Table 3. Test classification performance of all six models on MNIST test dataset (mean ± std. % from n = 5 runs).

5.4 Prototype extraction

Associative memory involves grouping similar patterns into representative memory objects for storage. Each resulting memory object acts therefore as a representative prototype of the grouped patterns. This is analogous to clustering in machine learning. The prototypes are coded as high-dimensional distributed representations converging to attractor states (Lansner et al., 2023; Ravichandran et al., 2023b).

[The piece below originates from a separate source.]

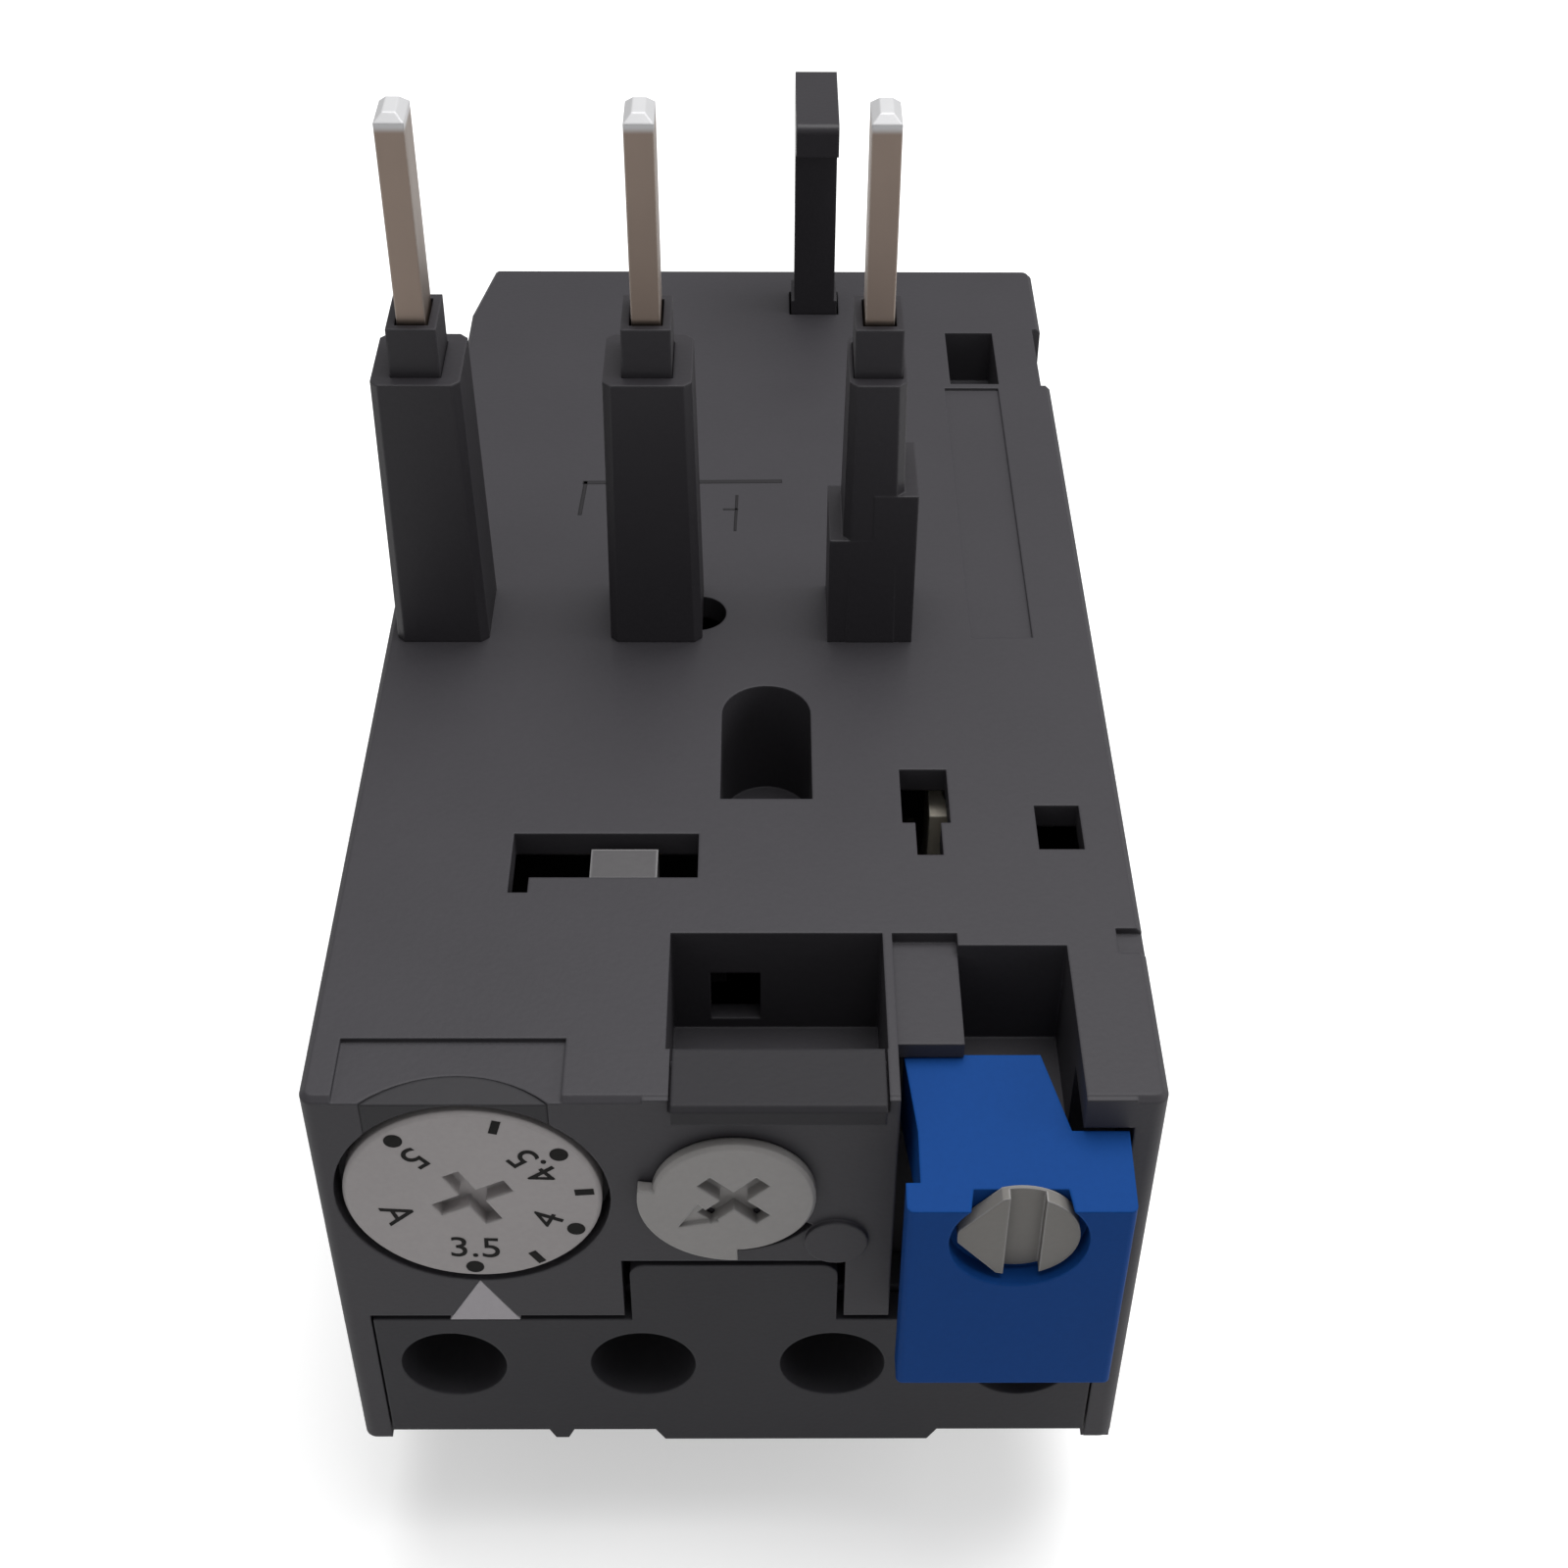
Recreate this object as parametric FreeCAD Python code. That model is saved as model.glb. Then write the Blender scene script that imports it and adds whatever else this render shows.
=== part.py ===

From the SpspkFull model, we expected the recurrent projections to implement prototype extraction and group similar feedforward-driven activities into common attractors. Since the activities in the HID population are sparse stochastic spikes, we used the z-traces to measure the pair-wise similarities across all the MNIST test dataset. For this we used the z-traces of the HID population at the last step of each pattern run (T = 300 ms) and computed the cosine similarity (denoted by S) removing the diagonal elements. The distribution of the cosine similarity was heavily skewed towards zero (due to the highly sparse nature of the representations) with a small fraction having a large positive value (above 0.1, for instance; Figure 11A). We also observed there were no two attractor patterns in the HID population that converged on the same unique attractor, as seen by the zero count for S = 1. Due to this, we used a threshold value on the cosine similarity, denoted by Smin, and considered all attractors with similarity above Smin as unique prototypes. Since the number of such prototypes found by our method depends on the value of Smin, we varied Smin from 0 to 1 at a regular interval of 0.01 and established the relationship between number of prototypes found and Smin (Figure 11B). We observed that for small values, Smin < 0.25, there were fewer number of prototypes found (less than 100). For larger values, Smin = 0.75, the number of prototypes quicky approached the number of total test patterns (Ntest = 1,000), since there were very few attractor patterns that had a cosine similarity S > 0.75 (Figure 11A) and almost all attractor patterns were categorized as unique attractors.

Figure 11
www.frontiersin.org

Figure 11. Prototype extraction. (A) Distribution of pair-wise similarities (S) of HID attractor representations (T = 300 ms) with a clear mode close to zero and only a smaller fraction of high values. (B) The relationship between similarity threshold, Smin, and the number of prototypes found by grouping attractor representations into unique prototypes. (C) The prototypes found for Smin = 0.01 (upper), 0.1 (middle), and 0.2 (right) by averaging the input reconstructions from the z-traces of the INPRC population.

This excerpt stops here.